While the attention of the Government was thus devoted to the restoration of internal order, and the carrying out of necessary reforms, they did not neglect the vigorous measures which were needed for the resistance to foreign enemies. The forces which had been rather carelessly scattered in the outlying provinces of the Roman State, were concentrated by the Triumvirs near Bologna. That gallant little city had been in a state of alarm ever since the early part of February, when the Austrian forces had again attacked Ferrara; and the difficulties of communication between these two cities had increased the alarm of the Bolognese, though it had also strengthened their eagerness for resistance. But even before this Austrian invasion, the Roman Republicans had been alarmed at the threats issued by another Power. Three days after the flight of the Pope, General Cavaignac announced in the French Assembly that he had sent three frigates to Civita Vecchia to secure the safety of His Holiness. This expedition had excited much opposition in France; and, during the subsequent contest for the Presidency, the following letter was addressed by one of the candidates to the editor of a French newspaper:—

"Mr.

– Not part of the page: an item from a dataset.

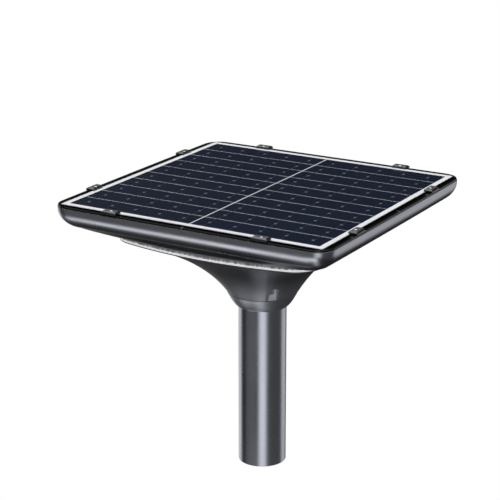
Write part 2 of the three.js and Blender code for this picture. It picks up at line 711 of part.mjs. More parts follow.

Editor,

"Knowing that my agreement to the vote for the Expedition to Civita Vecchia has been remarked upon, I think myself bound to declare that, whatever may have been decided about the arrangements suitable for guaranteeing the liberty and authority of the chief Pontiff, nevertheless I cannot approve by my vote a military demonstration that appears dangerous both to the sacred interests that they pretend to protect, and that has a tendency to compromise European peace.

"Yours respectfully,
"Louis Napoleon Buonaparte.

"December 2, 1848."

As this pacific candidate had been shortly after elected President of the French Republic, there seemed little fear that an expedition "tending to compromise European peace," would again be entered upon by France; and the Mountain of the French Assembly had lately sent greetings to the Roman Republic.